The theory that gender identity is not the cause but the effect of a regulated and repeated set of acts, such that there is no gendered self prior to its expression through these acts.

Scope

This topic examines Butler's account of performativity, its debt to speech-act theory and to Foucault, the distinction between performance and performativity, and the political implications of the claim that gender is produced rather than expressed.
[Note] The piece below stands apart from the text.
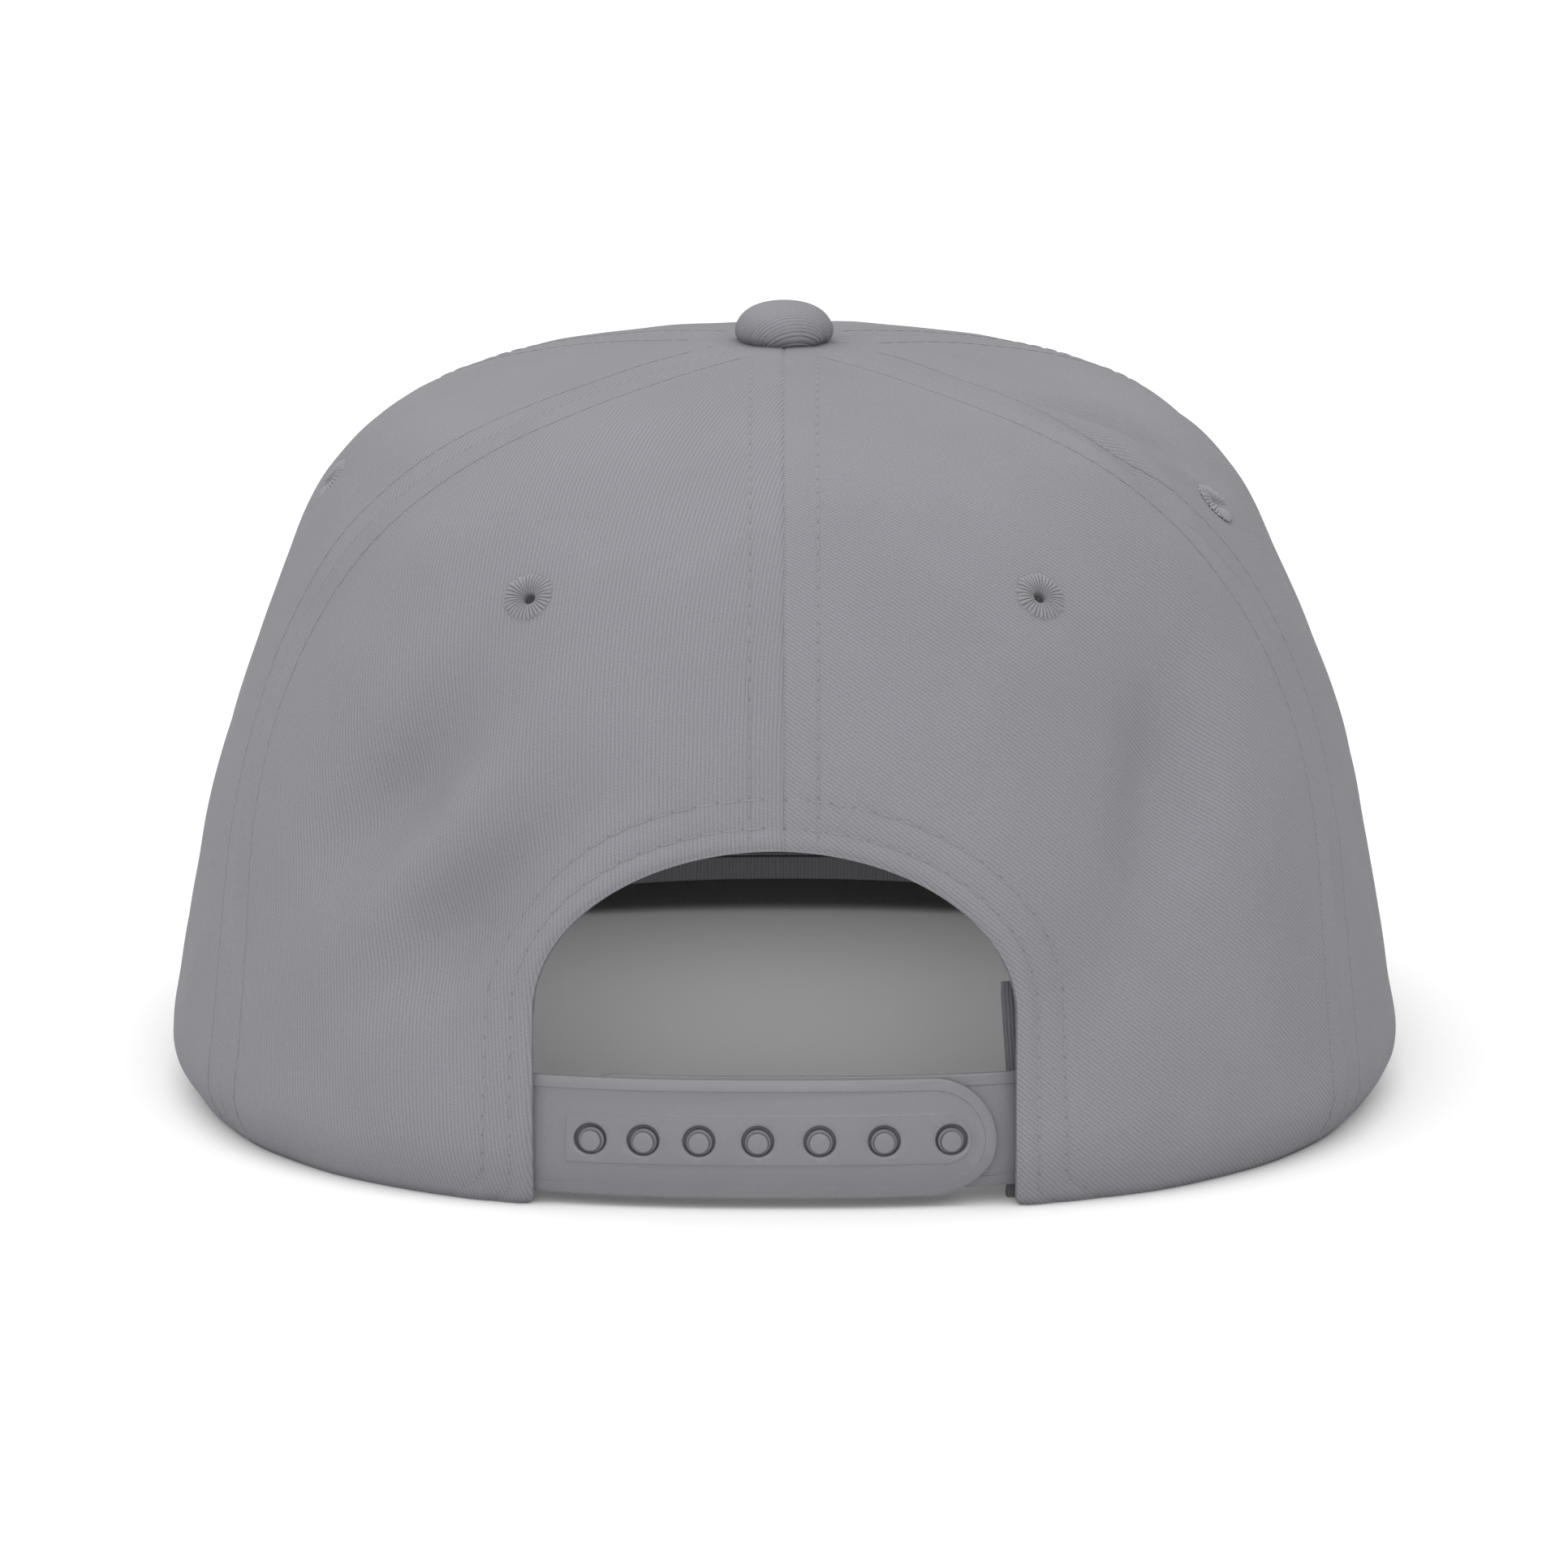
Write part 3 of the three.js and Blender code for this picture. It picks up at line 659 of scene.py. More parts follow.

It treats the major clarifications and criticisms, presenting them descriptively.

Core questions

  • If gender is performatively produced, in what sense is there a 'doer' behind the deed?
  • How does performativity differ from a theatrical performance one chooses?
  • What possibilities for subversion follow from the repetition that produces gender?

Key theories

Acts that produce the subject
Butler's argument, adapting Austin's notion of performative utterances, that gender is brought into being through reiterated acts, so that the gendered subject is an effect of these performances rather than their origin.
Performativity versus performance
Butler's clarification that performativity is not a voluntary theatrical performance one puts on and takes off but a compelled, citational practice constrained by norms, addressing misreadings of Gender Trouble.

History

Butler introduced gender performativity in Gender Trouble (1990), drawing on Austin's speech-act theory, Derrida's notion of citationality, and Foucault's account of power. Widespread misreadings of the concept as voluntarist performance prompted the clarifications of Bodies That Matter (1993), and the idea became foundational to queer theory.

Debates

Agency and subversion
Whether a theory in which the subject is an effect of norms can still account for agency and resistance, and how Butler's notion of subversive repetition answers this worry.

Key figures

  • Judith Butler
  • J. L. Austin
  • Michel Foucault

Related topics

Seminal works

  • butler1990
  • butler1993

Frequently asked questions

Does gender performativity mean gender is fake or chosen freely?
No. Butler stresses that performativity is a compelled, repeated practice shaped by social norms, not a freely chosen disguise; the appearance of a stable inner gender is its product.